The most impressive thing about CONVERSATIONS WITH A KILLER: THE TED BUNDY TAPES was the way it retold the case and events. Viewers felt like they were following Bundy’s case step-by-step as it was happening rather than watching a re-enactment of the events.
The 70s in the US were tumultuous times to say the least. Drastic changes were taking place all over the country and crime rates had spiked. Jimmy Hendrix died in 1970, the Watergate scandal took place in 1971, the 26th amendment was rectified to allow 18-year-olds to vote, Microsoft is founded in 1975 and so on. Citizens, especially students and women, supported political protests and movements for equal rights between men and women all over the country. This saw a rise in women hitch hiking and travelling alone more.
The 70's were also scary times as the streets were riddled with crime and notorious killings also occurred during this decade. Murderers such as Charles Manson, Zodiac Killer, John Wayne Gracey the ‘Killer Clown’, ‘Son of Sam’ David Berkowitz’ and Jim Jones just to name a few. There was also Theodore ‘Ted’ Bundy who spread mass panic and fear among small communities and young women.
Creator Joe Berlinger takes a tame and laid-back approach in how the documentary is narrated and it possesses the quality and atmosphere of a conversation. Berlinger made Bundy and the tapes, that the then-rookie journalist Stephen Michaud recorded, the focus of the documentary and used them to narrate the events that took place between 1974 to 1978. The documentary makes use of archived footage, pictures and other media to seamlessly put together this story that almost educates viewers on who Ted Bundy really was, what his psychological reasoning behind his crimes where, what his thoughts in general were and why he behaved the way he did.
The documentary was a study of Ted Bundy and not his crimes. Viewers don’t necessarily feel the usual horror, disgust and terror that they usually feel when confronted with a cold-blooded murderer. Viewers know from the beginning that Bundy is the killer, they can piece together the evidence presented themselves, but they can’t help but see him as the media did which is a charming and likable guy who doesn’t fit the profile of a murderer.
Journalist Stephen Michaud is the one who takes the viewers on this journey with the help of his mentor journalist, Hugh Aynesworth as they work to get a Bundy to open up in their interviews. Bundy made it clear that the only reason he would do these interviews was because he wanted them to prove his innocence and the only way Michaud got Bundy to speak about himself was by appealing to his intellect and by persuading him to speak about himself in the third person. Bundy loved this idea and proceeded to analyse and profile himself and his own crime scenes.
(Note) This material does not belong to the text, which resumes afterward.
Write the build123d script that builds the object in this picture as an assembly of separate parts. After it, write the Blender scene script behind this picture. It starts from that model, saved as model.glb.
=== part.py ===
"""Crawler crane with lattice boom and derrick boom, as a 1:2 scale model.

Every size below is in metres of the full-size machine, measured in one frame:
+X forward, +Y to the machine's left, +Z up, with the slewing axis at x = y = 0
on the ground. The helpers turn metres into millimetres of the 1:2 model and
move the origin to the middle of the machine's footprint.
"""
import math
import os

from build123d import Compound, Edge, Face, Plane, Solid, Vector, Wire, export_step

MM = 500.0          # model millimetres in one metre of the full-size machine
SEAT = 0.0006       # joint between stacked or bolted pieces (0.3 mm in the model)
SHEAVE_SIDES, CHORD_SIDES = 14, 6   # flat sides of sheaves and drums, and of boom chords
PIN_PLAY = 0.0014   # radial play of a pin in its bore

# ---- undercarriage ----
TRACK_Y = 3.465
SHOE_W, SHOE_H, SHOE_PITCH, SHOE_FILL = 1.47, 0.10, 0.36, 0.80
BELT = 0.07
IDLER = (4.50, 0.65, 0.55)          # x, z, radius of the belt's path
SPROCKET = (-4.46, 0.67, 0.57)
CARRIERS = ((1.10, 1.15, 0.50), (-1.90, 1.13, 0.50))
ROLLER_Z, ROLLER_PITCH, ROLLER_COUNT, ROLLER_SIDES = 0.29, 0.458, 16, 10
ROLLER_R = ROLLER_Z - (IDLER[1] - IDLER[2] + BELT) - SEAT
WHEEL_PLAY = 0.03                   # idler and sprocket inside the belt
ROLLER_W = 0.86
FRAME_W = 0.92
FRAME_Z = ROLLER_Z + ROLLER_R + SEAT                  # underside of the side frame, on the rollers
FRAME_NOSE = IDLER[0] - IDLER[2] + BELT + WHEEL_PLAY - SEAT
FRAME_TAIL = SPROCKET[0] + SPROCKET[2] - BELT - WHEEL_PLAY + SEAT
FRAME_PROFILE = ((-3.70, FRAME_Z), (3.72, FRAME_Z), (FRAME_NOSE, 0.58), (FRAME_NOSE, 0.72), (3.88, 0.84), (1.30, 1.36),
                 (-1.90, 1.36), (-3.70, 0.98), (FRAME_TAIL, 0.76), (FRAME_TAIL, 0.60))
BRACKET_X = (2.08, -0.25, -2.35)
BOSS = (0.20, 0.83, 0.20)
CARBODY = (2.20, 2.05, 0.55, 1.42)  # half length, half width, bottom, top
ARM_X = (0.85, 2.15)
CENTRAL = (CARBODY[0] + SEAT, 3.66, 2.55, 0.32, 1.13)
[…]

Through the tapes, trial footage and interviews, Bundy quickly becomes a vile human being who is not only narcissistic but also incapable of taking responsibility for his own actions. He started to use the tapes to record his own life story, he wanted to be famous and known. He was remorseless until three days before his execution when he pleaded guilty and confessed, in great detail, about how many victims there were, where they were buried (not all were found) and how he killed them.
Berlinger created a documentary that has left viewers appalled at Ted Bundy. The style may have been conversational, clinically informative at times and it felt like viewers were following a live news story on the Bundy case, but viewers could feel the terror of allowing Bundy to remain free.
There was a feeling of horrified shock when Bundy’s execution was turned into what seemed like a carnival, with food trucks, alcohol, music and even merchandise being sold. It goes to show what a monster Bundy truly was for a state to celebrate his death so joyously.
*Extremely Wicked Shockingly Evil a movie based on Ted Bundy’s crimes will be released on Netflix in the next few months. Zac Efron stars as notorious killer Ted Bundy and Lilly Collins plays Bundy’s long-time girlfriend Elizabeth Kloepfer.